The agency wants to "have all the facts" on how the perks relate "to the Commission's goal of maintaining a free and open Internet while incentivizing innovation and investment from all sources," the FCC said in each letter, according to The Hill. The FCC is presumably concerned that such perks violate net neutrality, prioritizing some services' traffic in a way that rival services can't hope to compete with.
T-Mobile, for instance, offers Music Freedom and Binge On, which exclude some — but not all — third-party music and video services from caps. Comcast's Stream TV offers a proprietary mix of live and on-demand content, while AT&T is simply marketing "sponsored data," allowing any outside party to pay for customers' data consumption.

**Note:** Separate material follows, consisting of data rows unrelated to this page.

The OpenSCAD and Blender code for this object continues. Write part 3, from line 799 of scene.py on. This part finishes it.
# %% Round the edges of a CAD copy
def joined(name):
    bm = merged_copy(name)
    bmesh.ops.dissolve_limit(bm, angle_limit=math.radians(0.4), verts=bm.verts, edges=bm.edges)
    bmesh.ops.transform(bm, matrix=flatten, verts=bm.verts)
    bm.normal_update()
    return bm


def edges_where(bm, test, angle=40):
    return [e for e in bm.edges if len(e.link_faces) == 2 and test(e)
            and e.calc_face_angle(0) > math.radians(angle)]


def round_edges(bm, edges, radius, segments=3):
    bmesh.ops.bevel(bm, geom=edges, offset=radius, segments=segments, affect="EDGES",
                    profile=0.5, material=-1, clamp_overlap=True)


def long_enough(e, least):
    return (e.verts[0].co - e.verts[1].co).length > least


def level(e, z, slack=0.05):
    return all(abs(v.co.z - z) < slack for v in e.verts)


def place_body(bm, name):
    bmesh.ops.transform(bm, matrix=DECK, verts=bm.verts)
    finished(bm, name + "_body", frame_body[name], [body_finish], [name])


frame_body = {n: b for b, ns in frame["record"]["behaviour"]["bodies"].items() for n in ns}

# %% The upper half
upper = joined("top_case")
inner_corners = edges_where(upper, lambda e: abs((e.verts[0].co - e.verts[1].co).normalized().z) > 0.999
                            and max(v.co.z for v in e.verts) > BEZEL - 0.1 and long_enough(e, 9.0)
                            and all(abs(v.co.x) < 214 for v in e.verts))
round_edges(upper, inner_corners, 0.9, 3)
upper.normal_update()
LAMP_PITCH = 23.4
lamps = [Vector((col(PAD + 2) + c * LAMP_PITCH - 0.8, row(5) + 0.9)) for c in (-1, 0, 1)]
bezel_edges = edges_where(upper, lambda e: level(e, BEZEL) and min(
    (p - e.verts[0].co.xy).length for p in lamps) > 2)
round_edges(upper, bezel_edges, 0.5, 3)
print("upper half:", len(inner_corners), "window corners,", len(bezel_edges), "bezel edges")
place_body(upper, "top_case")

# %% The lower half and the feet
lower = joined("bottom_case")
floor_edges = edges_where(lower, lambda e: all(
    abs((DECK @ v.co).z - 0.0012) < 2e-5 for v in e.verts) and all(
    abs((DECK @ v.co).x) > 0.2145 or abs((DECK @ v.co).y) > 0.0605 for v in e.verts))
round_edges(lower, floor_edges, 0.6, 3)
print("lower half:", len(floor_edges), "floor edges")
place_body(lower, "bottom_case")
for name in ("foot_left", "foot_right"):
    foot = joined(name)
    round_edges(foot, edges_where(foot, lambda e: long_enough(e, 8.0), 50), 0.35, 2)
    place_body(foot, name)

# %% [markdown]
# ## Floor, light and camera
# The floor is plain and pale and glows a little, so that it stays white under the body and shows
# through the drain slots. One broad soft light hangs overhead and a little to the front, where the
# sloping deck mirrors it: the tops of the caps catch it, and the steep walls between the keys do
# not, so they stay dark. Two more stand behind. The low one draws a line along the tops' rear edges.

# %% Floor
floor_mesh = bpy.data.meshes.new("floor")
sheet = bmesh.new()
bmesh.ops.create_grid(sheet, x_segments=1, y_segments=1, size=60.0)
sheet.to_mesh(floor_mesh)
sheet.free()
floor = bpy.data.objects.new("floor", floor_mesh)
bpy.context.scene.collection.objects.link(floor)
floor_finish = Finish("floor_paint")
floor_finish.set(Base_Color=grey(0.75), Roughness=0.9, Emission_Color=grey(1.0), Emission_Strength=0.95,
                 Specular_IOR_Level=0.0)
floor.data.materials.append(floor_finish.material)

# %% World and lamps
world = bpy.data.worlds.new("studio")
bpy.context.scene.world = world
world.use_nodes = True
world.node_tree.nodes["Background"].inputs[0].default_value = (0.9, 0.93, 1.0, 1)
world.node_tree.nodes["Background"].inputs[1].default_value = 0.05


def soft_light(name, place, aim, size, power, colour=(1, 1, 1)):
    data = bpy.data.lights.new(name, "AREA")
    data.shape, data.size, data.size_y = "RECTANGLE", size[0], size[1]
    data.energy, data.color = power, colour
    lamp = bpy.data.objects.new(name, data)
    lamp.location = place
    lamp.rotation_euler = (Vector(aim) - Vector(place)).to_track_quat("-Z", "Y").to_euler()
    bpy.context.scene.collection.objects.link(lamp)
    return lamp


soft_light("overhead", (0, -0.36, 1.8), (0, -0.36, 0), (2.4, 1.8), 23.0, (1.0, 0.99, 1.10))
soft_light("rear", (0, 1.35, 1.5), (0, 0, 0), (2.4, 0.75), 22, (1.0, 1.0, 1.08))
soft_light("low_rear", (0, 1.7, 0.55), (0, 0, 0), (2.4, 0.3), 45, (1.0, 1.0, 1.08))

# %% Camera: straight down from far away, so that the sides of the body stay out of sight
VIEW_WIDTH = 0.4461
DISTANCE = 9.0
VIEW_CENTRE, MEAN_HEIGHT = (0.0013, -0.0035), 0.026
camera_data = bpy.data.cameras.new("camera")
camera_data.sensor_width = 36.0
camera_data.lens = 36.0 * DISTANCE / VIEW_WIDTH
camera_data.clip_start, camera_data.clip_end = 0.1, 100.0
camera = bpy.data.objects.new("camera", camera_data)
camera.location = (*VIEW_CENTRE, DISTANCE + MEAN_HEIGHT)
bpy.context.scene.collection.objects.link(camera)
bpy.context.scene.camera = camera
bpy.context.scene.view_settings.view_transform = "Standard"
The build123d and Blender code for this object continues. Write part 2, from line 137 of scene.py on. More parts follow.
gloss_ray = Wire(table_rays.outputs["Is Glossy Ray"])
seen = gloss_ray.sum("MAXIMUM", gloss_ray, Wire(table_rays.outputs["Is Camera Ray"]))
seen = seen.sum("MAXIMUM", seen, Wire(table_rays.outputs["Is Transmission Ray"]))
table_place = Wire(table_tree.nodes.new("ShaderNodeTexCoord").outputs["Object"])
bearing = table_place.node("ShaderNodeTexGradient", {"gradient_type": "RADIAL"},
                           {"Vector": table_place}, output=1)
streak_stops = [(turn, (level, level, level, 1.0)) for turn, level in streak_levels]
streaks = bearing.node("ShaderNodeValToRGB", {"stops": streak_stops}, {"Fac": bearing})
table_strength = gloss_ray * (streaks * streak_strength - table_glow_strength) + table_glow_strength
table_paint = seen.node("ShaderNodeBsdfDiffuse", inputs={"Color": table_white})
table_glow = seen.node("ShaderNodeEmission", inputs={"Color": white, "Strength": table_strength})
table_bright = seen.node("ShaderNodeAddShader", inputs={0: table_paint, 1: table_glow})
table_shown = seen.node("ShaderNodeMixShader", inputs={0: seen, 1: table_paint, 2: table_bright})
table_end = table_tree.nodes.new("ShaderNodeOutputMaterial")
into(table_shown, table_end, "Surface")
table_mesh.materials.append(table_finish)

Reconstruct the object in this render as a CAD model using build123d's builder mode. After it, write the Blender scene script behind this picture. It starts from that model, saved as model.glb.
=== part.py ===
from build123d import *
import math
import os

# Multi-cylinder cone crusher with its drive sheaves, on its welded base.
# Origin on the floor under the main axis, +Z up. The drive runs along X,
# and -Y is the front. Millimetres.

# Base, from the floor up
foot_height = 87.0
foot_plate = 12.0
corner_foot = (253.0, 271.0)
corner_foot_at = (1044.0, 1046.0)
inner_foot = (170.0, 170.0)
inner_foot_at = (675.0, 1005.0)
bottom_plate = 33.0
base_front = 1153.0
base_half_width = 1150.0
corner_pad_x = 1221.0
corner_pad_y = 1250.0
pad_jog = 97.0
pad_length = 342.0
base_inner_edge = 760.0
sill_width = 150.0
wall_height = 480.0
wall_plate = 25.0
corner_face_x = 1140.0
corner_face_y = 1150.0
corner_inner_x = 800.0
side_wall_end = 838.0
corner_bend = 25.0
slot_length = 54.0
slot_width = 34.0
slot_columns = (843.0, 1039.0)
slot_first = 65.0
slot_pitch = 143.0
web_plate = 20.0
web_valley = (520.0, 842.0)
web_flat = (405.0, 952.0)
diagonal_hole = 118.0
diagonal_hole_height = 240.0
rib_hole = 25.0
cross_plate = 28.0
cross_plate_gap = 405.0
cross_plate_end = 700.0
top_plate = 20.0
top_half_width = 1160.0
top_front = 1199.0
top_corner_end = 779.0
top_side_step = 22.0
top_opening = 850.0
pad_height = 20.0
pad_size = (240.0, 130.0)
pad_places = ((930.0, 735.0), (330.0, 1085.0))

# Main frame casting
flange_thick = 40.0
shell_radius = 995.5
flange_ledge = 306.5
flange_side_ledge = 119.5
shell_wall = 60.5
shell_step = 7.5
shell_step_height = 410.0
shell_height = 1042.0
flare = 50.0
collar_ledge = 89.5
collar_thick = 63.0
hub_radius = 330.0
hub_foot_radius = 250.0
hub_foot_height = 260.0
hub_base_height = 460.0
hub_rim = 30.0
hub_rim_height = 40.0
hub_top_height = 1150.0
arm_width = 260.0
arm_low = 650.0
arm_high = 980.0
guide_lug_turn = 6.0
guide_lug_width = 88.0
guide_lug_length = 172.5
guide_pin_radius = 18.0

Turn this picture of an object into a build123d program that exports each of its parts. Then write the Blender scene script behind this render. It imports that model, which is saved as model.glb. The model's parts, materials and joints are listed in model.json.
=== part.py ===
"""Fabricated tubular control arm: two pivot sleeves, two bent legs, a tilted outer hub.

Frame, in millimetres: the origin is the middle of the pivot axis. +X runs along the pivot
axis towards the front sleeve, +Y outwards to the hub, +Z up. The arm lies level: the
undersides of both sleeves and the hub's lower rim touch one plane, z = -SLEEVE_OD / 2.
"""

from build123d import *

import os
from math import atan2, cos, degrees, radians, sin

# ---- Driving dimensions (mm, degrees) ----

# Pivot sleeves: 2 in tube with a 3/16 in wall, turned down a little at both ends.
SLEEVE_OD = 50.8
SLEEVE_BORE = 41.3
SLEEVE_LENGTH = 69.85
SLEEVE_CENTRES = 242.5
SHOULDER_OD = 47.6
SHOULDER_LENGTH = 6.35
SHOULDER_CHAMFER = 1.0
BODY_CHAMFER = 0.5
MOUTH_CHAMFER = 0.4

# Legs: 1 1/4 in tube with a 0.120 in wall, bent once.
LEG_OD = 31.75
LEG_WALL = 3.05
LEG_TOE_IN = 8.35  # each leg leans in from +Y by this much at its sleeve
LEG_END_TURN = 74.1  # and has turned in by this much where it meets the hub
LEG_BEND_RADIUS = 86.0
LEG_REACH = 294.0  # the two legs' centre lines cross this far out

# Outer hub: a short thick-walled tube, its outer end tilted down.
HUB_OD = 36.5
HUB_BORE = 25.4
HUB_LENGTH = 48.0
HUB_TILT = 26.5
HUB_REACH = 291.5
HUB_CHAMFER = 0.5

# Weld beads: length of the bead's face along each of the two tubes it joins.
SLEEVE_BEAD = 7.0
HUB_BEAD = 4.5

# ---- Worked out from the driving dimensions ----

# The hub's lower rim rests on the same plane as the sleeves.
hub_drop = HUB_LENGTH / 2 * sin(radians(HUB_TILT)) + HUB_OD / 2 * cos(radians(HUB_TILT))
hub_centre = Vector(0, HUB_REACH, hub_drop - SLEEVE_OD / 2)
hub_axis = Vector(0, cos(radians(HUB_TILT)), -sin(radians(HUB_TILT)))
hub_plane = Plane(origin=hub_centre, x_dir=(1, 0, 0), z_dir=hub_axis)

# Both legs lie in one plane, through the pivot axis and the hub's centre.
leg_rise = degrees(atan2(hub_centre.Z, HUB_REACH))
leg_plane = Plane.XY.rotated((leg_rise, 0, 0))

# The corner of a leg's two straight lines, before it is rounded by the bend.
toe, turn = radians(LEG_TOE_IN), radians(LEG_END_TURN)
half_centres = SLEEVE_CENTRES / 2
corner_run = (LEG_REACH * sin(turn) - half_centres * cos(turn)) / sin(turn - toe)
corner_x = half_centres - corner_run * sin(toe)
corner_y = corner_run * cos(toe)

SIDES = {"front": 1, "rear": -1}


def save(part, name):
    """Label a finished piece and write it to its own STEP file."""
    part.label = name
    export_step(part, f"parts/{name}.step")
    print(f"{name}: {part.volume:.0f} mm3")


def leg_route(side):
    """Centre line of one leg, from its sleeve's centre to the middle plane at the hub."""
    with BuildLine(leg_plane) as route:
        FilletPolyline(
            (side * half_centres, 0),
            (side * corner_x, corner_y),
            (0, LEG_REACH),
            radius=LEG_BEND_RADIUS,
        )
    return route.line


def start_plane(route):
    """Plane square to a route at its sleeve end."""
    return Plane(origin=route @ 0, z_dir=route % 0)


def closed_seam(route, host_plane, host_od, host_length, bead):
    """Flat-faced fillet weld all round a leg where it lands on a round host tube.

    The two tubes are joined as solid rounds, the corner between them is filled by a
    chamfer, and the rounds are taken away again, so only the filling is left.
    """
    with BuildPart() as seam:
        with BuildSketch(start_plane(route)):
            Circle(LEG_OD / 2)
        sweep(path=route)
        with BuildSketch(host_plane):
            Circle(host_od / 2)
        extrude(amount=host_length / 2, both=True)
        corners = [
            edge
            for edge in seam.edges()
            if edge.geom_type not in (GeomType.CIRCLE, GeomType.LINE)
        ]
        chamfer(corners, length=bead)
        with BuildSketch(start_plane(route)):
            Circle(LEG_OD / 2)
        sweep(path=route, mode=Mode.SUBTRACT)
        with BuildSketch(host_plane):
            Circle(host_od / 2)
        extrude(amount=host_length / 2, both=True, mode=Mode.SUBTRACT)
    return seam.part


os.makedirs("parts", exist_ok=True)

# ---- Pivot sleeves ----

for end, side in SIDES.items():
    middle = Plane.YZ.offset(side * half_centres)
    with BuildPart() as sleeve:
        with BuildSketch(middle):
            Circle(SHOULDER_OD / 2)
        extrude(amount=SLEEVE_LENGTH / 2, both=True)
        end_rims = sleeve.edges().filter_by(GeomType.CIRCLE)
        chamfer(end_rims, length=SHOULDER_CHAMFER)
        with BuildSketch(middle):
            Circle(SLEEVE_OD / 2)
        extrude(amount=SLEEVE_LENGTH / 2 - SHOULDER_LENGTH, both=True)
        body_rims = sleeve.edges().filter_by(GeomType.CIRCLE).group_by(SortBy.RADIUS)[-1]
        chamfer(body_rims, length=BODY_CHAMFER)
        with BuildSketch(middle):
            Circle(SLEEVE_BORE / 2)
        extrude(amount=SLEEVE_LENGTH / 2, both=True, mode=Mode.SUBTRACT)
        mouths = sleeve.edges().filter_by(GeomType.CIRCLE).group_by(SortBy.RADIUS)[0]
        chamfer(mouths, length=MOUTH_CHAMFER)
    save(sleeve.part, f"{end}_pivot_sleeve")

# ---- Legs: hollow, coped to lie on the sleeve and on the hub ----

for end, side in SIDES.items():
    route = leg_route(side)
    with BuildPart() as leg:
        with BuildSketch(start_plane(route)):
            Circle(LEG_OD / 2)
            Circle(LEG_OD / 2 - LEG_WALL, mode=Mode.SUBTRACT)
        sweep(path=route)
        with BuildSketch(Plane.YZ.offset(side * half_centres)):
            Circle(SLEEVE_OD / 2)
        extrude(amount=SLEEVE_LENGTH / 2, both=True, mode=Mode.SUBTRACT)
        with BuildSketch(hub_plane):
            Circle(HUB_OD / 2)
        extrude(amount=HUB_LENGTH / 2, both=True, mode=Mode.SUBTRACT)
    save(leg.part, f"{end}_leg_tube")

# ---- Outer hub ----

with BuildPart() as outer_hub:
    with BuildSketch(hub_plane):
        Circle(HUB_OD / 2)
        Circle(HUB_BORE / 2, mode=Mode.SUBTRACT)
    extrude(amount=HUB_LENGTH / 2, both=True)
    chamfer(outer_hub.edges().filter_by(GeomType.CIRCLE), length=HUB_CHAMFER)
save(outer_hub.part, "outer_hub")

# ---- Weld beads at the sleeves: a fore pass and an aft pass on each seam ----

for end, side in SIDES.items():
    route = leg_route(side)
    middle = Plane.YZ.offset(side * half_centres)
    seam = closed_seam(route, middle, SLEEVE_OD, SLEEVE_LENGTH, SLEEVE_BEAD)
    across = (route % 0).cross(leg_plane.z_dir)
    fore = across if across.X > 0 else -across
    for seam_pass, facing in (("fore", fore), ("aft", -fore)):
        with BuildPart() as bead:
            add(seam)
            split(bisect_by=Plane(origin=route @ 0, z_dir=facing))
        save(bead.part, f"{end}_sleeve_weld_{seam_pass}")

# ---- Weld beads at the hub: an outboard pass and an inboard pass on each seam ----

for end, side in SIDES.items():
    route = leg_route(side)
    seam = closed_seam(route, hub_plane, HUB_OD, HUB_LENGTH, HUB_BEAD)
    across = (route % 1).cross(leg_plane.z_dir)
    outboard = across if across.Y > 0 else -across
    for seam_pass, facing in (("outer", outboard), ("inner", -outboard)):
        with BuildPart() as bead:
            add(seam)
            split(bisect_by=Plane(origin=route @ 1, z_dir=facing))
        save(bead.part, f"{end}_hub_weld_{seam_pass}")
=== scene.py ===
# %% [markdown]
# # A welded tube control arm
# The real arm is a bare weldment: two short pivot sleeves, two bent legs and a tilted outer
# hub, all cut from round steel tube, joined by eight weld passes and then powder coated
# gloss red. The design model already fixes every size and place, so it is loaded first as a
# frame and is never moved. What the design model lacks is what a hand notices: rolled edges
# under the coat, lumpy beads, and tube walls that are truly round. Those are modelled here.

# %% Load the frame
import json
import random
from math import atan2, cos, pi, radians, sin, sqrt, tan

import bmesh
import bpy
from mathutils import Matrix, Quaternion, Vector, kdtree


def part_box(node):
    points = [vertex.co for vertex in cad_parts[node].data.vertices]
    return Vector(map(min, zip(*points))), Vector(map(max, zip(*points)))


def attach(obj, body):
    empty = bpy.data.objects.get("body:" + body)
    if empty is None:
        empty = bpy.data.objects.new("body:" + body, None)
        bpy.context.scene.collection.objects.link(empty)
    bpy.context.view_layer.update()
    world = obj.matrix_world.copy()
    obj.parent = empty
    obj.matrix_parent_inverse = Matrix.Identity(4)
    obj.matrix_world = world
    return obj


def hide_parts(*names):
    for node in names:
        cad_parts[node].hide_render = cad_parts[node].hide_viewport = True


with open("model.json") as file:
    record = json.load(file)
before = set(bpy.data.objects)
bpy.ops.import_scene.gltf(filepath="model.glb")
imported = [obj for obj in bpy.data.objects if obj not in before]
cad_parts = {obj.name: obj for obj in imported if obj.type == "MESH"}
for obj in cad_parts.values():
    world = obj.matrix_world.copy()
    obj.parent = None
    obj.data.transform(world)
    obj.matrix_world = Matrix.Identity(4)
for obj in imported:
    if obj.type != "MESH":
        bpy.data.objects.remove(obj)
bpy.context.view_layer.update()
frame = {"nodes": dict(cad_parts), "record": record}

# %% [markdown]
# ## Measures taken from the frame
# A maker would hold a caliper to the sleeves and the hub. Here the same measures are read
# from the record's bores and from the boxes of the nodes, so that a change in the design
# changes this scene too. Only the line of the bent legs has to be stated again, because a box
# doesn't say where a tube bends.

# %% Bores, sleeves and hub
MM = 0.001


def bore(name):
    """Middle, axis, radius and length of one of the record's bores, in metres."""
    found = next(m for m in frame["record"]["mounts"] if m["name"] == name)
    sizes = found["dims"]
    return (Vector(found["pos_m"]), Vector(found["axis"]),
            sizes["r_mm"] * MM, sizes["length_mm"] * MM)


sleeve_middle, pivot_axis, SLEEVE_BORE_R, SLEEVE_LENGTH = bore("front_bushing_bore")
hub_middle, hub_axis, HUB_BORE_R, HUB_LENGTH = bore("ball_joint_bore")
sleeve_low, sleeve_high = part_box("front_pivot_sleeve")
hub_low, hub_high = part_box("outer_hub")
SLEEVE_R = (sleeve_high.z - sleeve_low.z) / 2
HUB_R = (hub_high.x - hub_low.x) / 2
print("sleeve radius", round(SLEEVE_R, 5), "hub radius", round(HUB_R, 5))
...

All three companies have denied any wrongdoing, with Comcast in particular describing its offering as a "cable service" that "only works in the customer's home" and "does not go over the public Internet." The option is available only to Xfinity Internet customers.
During a Thursday press conference announcing the letters, FCC chaiman Tom Wheeler insisted that there was no investigation underway, and that the agency is simply trying to stay informed about industry practices. Republican commissioner Ajit Pai argued that the letters are "not simply a benign information inquiry," with an obvious net neutrality agenda. Commissioners wanting to keep up on the industry should be able to meet with companies without sending out formal letters, he said.
The letters in fact call for all three named corporations to "make available relevant technical and business personnel for discussions" by Jan. 15.